Perhaps this is entertainment of a new age. A time when we can all put on our TV sets, Ipods and laptops and just stop thinking for 5-6 hours. A time to relax, and enjoy what we have and not worry about things. After all, this isn't like the 60's. Why try and cause a stir? We are so comfortable in our little lives that we never think of anything different.

"Shit, I voted for Barak, he'll change things, I'm gonna go grab a joint and watch survivor!"

Not the worst existence, yet I believe we can have much much better. If we really want to educate our country, I think it starts with providing the youth with positive role models. Unfortunately, it appears as though "sex sells" has become our national slogan.
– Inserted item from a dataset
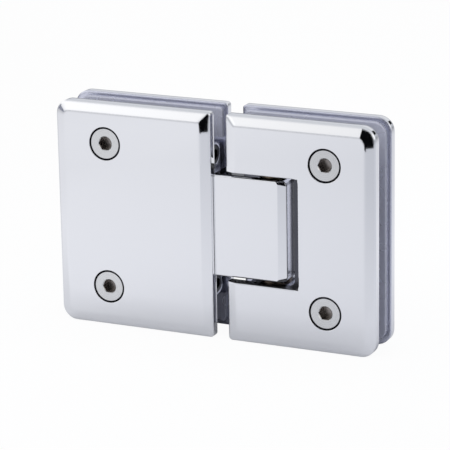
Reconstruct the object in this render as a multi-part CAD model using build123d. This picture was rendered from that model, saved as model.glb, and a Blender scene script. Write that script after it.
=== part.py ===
"""Glass door hinge, 180 degrees, glass to glass.

Two clamps hold two panes edge to edge. The fixed clamp carries a pivot block whose knuckle
stands out into a U-shaped cut-out of the moving clamp. A vertical pin is locked in the two
ears of the moving clamp and turns in bushes in the knuckle. Two sprung plungers inside the
knuckle press on flats of the pin, so the door centres itself at 0 and at 90 degrees each way.

Frame, in millimetres: +Z up, +X from the fixed clamp to the moving one, -Y towards the side
with the screw heads. The origin is the middle of the base on which the clamps stand.
"""
import os

from build123d import *

os.makedirs("parts", exist_ok=True)

# ---------------------------------------------------------------- driving dimensions
clamp_height = 90.0
fixed_width = 66.0
moving_width = 61.0
leaf_gap = 6.5
plate_thickness = 5.0
glass_thickness = 10.0
gasket_thickness = 1.5

bevel_width = 3.9            # in the plane of the plate
bevel_depth = 1.6            # off its thickness
outer_corner_radius = 6.0    # corners away from the gap
inner_corner_radius = 1.4    # corners beside the gap
face_edge_round = 0.8        # polished edge between face and bevel
rim_edge_round = 0.4         # polished edge between bevel and side wall

knuckle_height = 40.8
knuckle_reach = 7.5          # from the pin's axis to the nose
knuckle_half_depth = 8.1     # it stands out a little beyond the glass and its gaskets
shoulder_gap = 0.1           # between the knuckle's shoulders and the fixed clamp
neck_setback = 1.0           # of the neck's top and bottom from the knuckle's
knuckle_edge_round = 0.6     # round its faces, except at the shoulders
end_bevel_width = 0.4        # above and below its faces
nose_bevel_width = 3.2
nose_corner_radius = 2.5
cutout_length = 30.0
cutout_above = 2.2           # room over the knuckle, filled by the thrust collar
cutout_below = 0.8
cutout_corner_radius = 2.0
cutout_edge_break = 0.35

pin_inset = 16.0             # from the moving clamp's gap edge to the pin's axis
pin_radius = 4.0
pin_length = 70.0
pin_bore_clearance = 0.2     # between the pin and the knuckle, which the bushes keep apart
end_chamfer = 0.4            # on the ends of the pin and the plungers
flat_distance = 3.4          # from the pin's axis to each flat of its cam
running_clearance = 0.05

screw_inset_fixed = 21.5     # from the clamp's outer edge
screw_inset_moving = 20.0
screw_spacing = 58.0
screw_radius = 3.0
screw_head_radius = 6.2
screw_head_sink = 0.2        # of the head below the plate's face
screw_head_land = 0.9        # straight side of the head, above its cone
countersink_radius = 6.7
screw_hex = 5.0
screw_clearance = 0.3        # round a screw that passes through a hole
screw_tip_gap = 1.0          # between a clamp screw and the floor of its tapped hole
screw_boss_radius = 4.5
screw_boss_height = 7.0
tapped_hole_floor = 3.0      # metal left behind a tapped hole
socket_chamfer = 0.5

flange_setback = 2.6         # of the pivot block's flange from the fixed clamp's gap edge
flange_thickness = 7.0
flange_height = 61.0
flange_half_depth = 4.3      # it stands in the slot for the glass
flange_edge_round = 2.5
anchor_length = 12.0         # of the anchor block that the flange is screwed to
anchor_corner_radius = 1.5
block_screw_spacing = 52.0
block_screw_radius = 2.5
block_screw_length = 12.0
block_screw_head_radius = 3.5
block_screw_head_height = 4.0
block_screw_hex = 4.0

bush_radius = 5.0
bush_length = 8.0
collar_radius = 6.0
plunger_radius = 3.95
plunger_length = 10.0
plunger_spacing = 16.0
plunger_spigot_radius = 2.0
plunger_spigot_length = 2.0
spring_radius = 2.95         # to the middle of the wire
spring_wire_radius = 0.6
spring_turns = 6
spring_wire_sides = 8        # the wire is drawn with flat sides, to keep its mesh light

yoke_height = 78.0
yoke_half_width = 8.0        # from the pin's axis to the yoke's gap side
yoke_reach = 10.5            # from the pin's axis to the yoke's wall behind the nose
yoke_web = 7.5               # behind that wall
yoke_corner_radius = 5.0
set_screw_radius = 2.5
set_screw_offset = 31.0      # above and below the knuckle's centre
set_screw_hex = 2.5
set_screw_seat = 3.5         # from the pin's axis to the flats the set screws bear on
seat_margin = 1.0            # of each flat beyond its set screw

gasket_inset = 1.8
gasket_corner_radius = 5.0
gasket_edge_round = 0.5
gasket_relief = 1.0          # room between a gasket's notch and the block in it
gasket_hole_room = 0.5       # round the screws and their bosses

# ---------------------------------------------------------------- derived dimensions
slot_half = glass_thickness / 2
inner_half = slot_half + gasket_thickness            # inner face of each plate
depth_half = inner_half + plate_thickness            # outer face of each plate
middle = clamp_height / 2                            # height of the knuckle's centre

fixed_left = -(fixed_width + leaf_gap + moving_width) / 2
fixed_right = fixed_left + fixed_width
moving_left = fixed_right + leaf_gap
moving_right = moving_left + moving_width
pin_x = moving_left + pin_inset
nose_x = pin_x + knuckle_reach
knuckle_left = fixed_right + shoulder_gap
cutout_right = moving_left + cutout_length
cutout_top = middle + knuckle_height / 2 + cutout_above
cutout_bottom = middle - knuckle_height / 2 - cutout_below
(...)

Today, try turning off the TV and reading something about anything. Learn something besides how to act like a bitch. Go on Wikipedia if need be! I know, Bear Grills is eating a Zebra, it's awesome, but how many times have you seen him do it? Fuck, go find a Zebra and eat it yourself! At least there's an experience in that.

Here's to changing pace!

Much love,
ZMP

Monday, March 16, 2009

Truth

Veritas, the latin word for truth, was the official credo of Harvard University. From the moment I stepped foot into Harvard Yard as a freshman, I was both enamored and frantically confused at it's meaning. At first, it seemed as though there were some ultimate truth, as if through four years of liberal arts core curriculum you could somehow become steeped in the vast knowledge of all that was true and just in this world. I have to admit, some of my classes did make my think a good amount about it...

So what then, is truth? It appears to me that we all have our individual truths, morals that we hold near and dear, in order to protect our way of living, guiding our everyday interactions in both our public and private lives. There are public truths, such as laws, that guide our actions strictly when we are in public, and sometimes even in private, for example, when we violate noise ordinances. These truths are fairly easy to come by and to understand.
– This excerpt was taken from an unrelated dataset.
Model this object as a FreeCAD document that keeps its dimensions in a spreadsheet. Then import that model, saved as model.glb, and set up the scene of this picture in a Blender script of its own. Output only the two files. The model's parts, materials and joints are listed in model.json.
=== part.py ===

As a child, like many others, I was born to parents that raised me in the same religion that they had been brought up, and I learned what it was to be moral through bible stories and the corresponding teachings. Most of these lessons were solid, as most bible lessons are-don't kill, steal, rape, etc...

However, as I got older, I began to question where these morals actually came from. It might be hard to argue against "thou shalt not kill", yet in certain circumstances today, like self-defense and the death penalty, it is perfectly acceptable. So where have these truths come from?
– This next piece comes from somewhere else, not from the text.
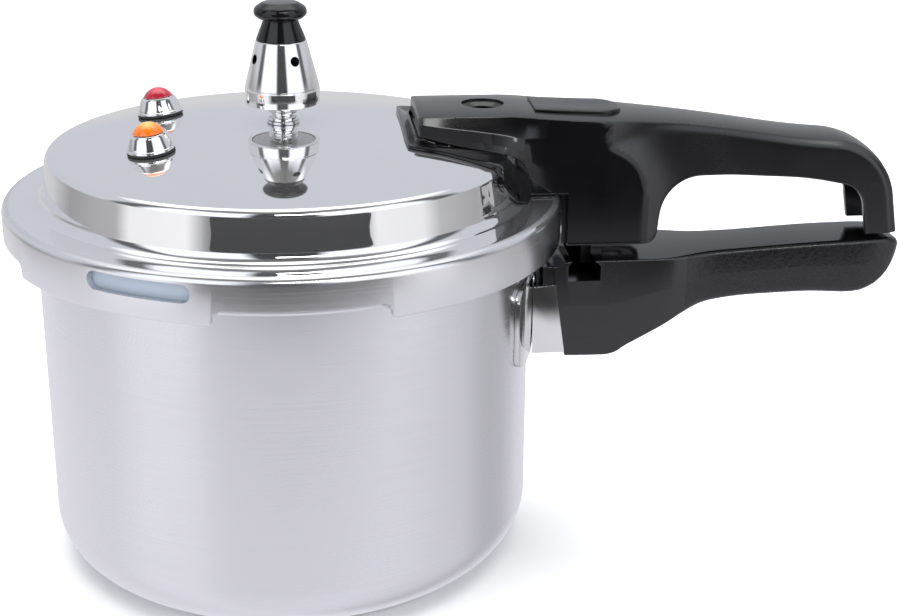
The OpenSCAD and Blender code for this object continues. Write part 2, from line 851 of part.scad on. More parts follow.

When Moses reach Mt. Sinai and delivered the tablets to the Israelites perhaps? I always wondered why God had to be such an exclusive entity. I mean, if he were omni-potent/powerful, why not reveal himself to the whole of humanity and settle all these silly disputes over who is right once and for all? The religious crowd would most likely argue, "It is God's test to see who truly has faith". God has been playing too many games if you ask me. It's like saying god has allowed human atrocities for millennia because he wants to test our resolve?! Really? How about some help there big guy...

I digress-the truths that I held onto throughout my childhood, such as be good to all people, and lend a hand to those less fortunate have been tested during my young adult life. Like a tattered scooner limping from a hurricane I continue to believe that people are inherently good, even though I have witnessed overwhelming evidence of the contrary. As a man who adheres to the scientific process as a grounds for truth, a part of me wants to rethink my hypothesis, perhaps something more to the tune of, "People are good, except when presented with an opportunity to better their financial or social position, which leads to the majority of people assuming the role of asshole."

But this is life, as I have come to learn. People will be assholes, and the ideals and morals that have been installed in me often times will not found in others, and visa versa. I however, will continue what has become my moral inquisition on the whole of humanity. Perhaps I need to find others like me, who think like me, in order to streamline this process. I really don't want to change anyone, and in an ideal world I would escape to some far off mountain range like in Atlas Shrugged, and live a life where I didn't have to question the morals of others. This is of course rather arrogant of me to think that I have a set of values that are worth adhering to, but this is my truth, and I do think they are worth living for.

The search continues :)

Much love,
ZMP

Friday, March 6, 2009

10 years

When a person plays sports, there are certain events that stand out as the most exciting, usually eliciting a roar from the crowd. In basketball, that play is the dunk. I started dunking in the 7th grade, and had my first official(that is in a refereed game) dunk when I was in 9th grade when I was playing with the sophomore team at Hopkins High School. It was brilliant-I was guarding the star sophomore from Cooper near half court, he tried to dribble past me, and I picked his pocket, flew to the other end, and gracefully slammed the ball home. Then came the drought...10th, 11th, 12th, ALL of college I didn't see myself above the rim once. Not that I wasn't able to dunk, I simply preferred to take the sure-fire route of making a lay-up, an almost perfect percentage when compared with dunking. At times, I felt like Woody Harrelson from "White Men Can't Jump". I was fine not dunking, and instead focused on playing hard defense, making good passes and taking the shot when I had it...though deep down I always wanted to expand what I was able to do.

Now, in my most recent game, I did just that. I had sat out the previous game with an ankle sprain, but had been feeling physically dominant most of this year due to the amount of lifting and shooting I had been doing. I laced up my ankle brace, and was ready for the battle. Late in the 4th quarter my teammate drove the lane, dropped off a perfect bounce pass which I caught in the midst of drop-stepping to the hoop. I rose up above my defender, lifted the ball high, and threw it through the hoop with the full force of my body rattling the rim. Plus, the foul.

That's right, after 10 years of not dunking, I am back in the game, and it feels damn good. Psychologically this has done me wonders. The next day I went to shoot and the rim looked lower than usual. I measured it 3 times to be sure, but it was still 10 feet. My entire mentality has shifted to make the hoop seem closer to the ground!

Also, I very easily could have laid the ball up, but instead I chose to take the risk of dunking it, and it paid off. A big part of the reason I'm here playing basketball is to challenge myself to be the best basketball player I can possibly be. When I consciously take these types of risks, it makes me believe I am on the right path, which to me means everything.